Another source of income has come from being a filming location for television and movies. Chicago has a multimillion-dollar TV and film industry, and studios pay restaurants, hospitals and other buildings to film scenes there. Recently, Quinn Chapel’s fellowship hall was used as the setting of Al-Anon meetings in the television series “The Bear.”

The congregation plans to turn property it owns diagonally across from the church building into a mixed-use development with housing, office space and parking. In the church, the first floor will have a bookstore that will sell books that are banned or “someone said you shouldn’t read,” Venning said.

Blocks away from the historic Chess Records studio where some of the greatest blues and R&B artists recorded their music, Quinn Chapel will have a recording studio for artists such as Adrian Dunn, Quinn Chapel’s director of music, worship and arts.

Christopher Wilson, associate music director and administrative assistant, studied audio design and engineering and does audio editing. Now a trustee as well as a staff member, he joined in 2015 as a college student.

Are there unique opportunities for fundraising based on your location?

photo of a map of a museum
Work on the historic building will continue as plans call for continuing to restore the building and also to develop nearby property.

“We’ve stood the test of time and continue to do ministry,” Wilson said. “To grow from a seven-person prayer band into a church that has birthed other congregations — I think that’s pretty remarkable.”

The congregation’s role in the Underground Railroad and the Great Migration will be a highlight of a new museum in the building. Excavating the basement will add 4,500 square feet of additional space. It will have an archives room, another meeting and arts space, and a museum that they hope to open to the public in 2027. It will include artifacts and stories from how the congregation has intersected with broader history.

“For folks who have the joy of being able to pastor in historic spaces, it’s about finding your story and being able to tell it,” Venning said.

The meeting about the city budget in November was one of the many Quinn Chapel hosts. Their main-level event space hosts art installations, movie screenings, educational events and more. Larger events, such as a mayoral forum in the last election, have taken place in the historic auditorium. Some weeks there are events most weeknights and Saturday as well; Venning said that it’s a mistake to focus on Sunday only.

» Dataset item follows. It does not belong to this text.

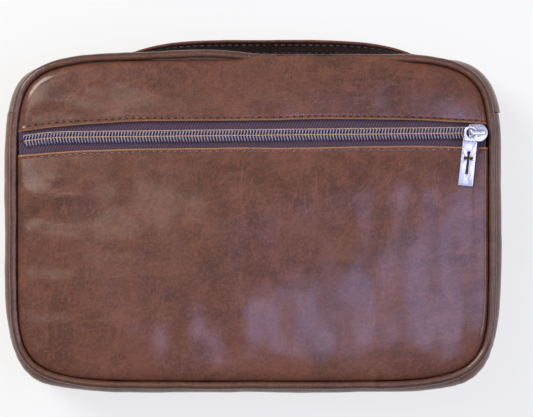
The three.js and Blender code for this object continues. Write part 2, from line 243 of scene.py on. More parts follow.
def sweep(points, out, profile, closed=False):
    """Carries a closed profile of [outward, height] points along an outline run.

    Point (i, j) is run point i + outward direction i * profile j's offset, at profile j's height."""
    profile = np.broadcast_to(profile, (len(points),) + profile.shape[-2:])
    flat = points[:, None, :] + out[:, None, :] * profile[..., :1]
    grid = np.concatenate([flat, profile[..., 1:]], axis=-1)
    if closed:
        grid = grid[:-1]
    return grid.reshape(-1, 3), tube_faces(grid.shape[0], grid.shape[1], closed)


def ring_profile(radius, height, sides=14):
    angle = np.linspace(0, 2 * math.pi, sides, endpoint=False)
    return np.stack([radius * np.cos(angle), height + radius * np.sin(angle)], axis=-1)


def smooth_profile(corners, per_side):
    """A closed smooth line through the corners, as a Catmull-Rom spline."""
    p = np.asarray(corners, dtype=float)
    before, after, beyond = np.roll(p, 1, 0), np.roll(p, -1, 0), np.roll(p, -2, 0)
    t = np.linspace(0, 1, per_side, endpoint=False)[None, :, None]
    p0, p1, p2, p3 = (v[:, None, :] for v in (before, p, after, beyond))
    line = 0.5 * (2 * p1 + (p2 - p0) * t + (2 * p0 - 5 * p1 + 4 * p2 - p3) * t**2
                  + (3 * p1 - p0 - 3 * p2 + p3) * t**3)
    return line.reshape(-1, p.shape[1])


def unit(vectors):
    return vectors / np.linalg.norm(vectors, axis=-1, keepdims=True)


def thread_stitches(name, centres, along, up, body, length=None, thread="waxed_thread"):
    """A row of separate stitches. Each is a short round thread, arched so that its two ends dive into the leather.

    Point (i, j) of a stitch is centre + along*u*length/2 + up*(rise - dip*u^2) + a ring of the thread's radius."""
    length = length or sizes().stitch_pitch * 0.72
    radius = sizes().thread_radius
    dip = radius * 1.6
    u = np.linspace(-1, 1, 7)
    angle = np.linspace(0, 2 * math.pi, 6, endpoint=False)
    side = unit(np.cross(along, up))
    thick = radius * np.sqrt(np.clip(1.12 - np.abs(u) ** 4, 0.08, 1))
    middle = (centres[:, None, :] + along[:, None, :] * (u * length / 2)[None, :, None]
              + up[:, None, :] * (radius * 0.45 - dip * u**2)[None, :, None])
    ring = (side[:, None, None, :] * (thick[:, None] * np.cos(angle))[None, :, :, None]
            + up[:, None, None, :] * (thick[:, None] * np.sin(angle))[None, :, :, None])
    points = (middle[:, :, None, :] + ring).reshape(-1, 3)
    one = tube_faces(len(u), len(angle))
    step = len(u) * len(angle)
    faces = [[corner + k * step for corner in face] for k in range(len(centres)) for face in one]
    return build(name, points, faces, body, material(thread))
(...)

Connecting Quinn Chapel's legacy and present, Venning recalled the West African teaching of embracing the past's lessons to move into the future.

“The Sankofa bird looks back while its feet face forward,” Venning told the crowd that evening in November: “We embody what our ancestors practiced: faith in action.”

How might you find your congregation’s story and tell it?

Questions to consider

  • Does your congregation have a history that inspires action in the present?
  • Who in your congregation has the skills or connections to help further your mission?
  • What story does the art in your church building tell?
  • Have you assessed your congregation’s community impact? If not, how might you approach such an assessment?
  • Are there unique opportunities for fundraising based on your location?
  • How might you find your congregation’s story and tell it?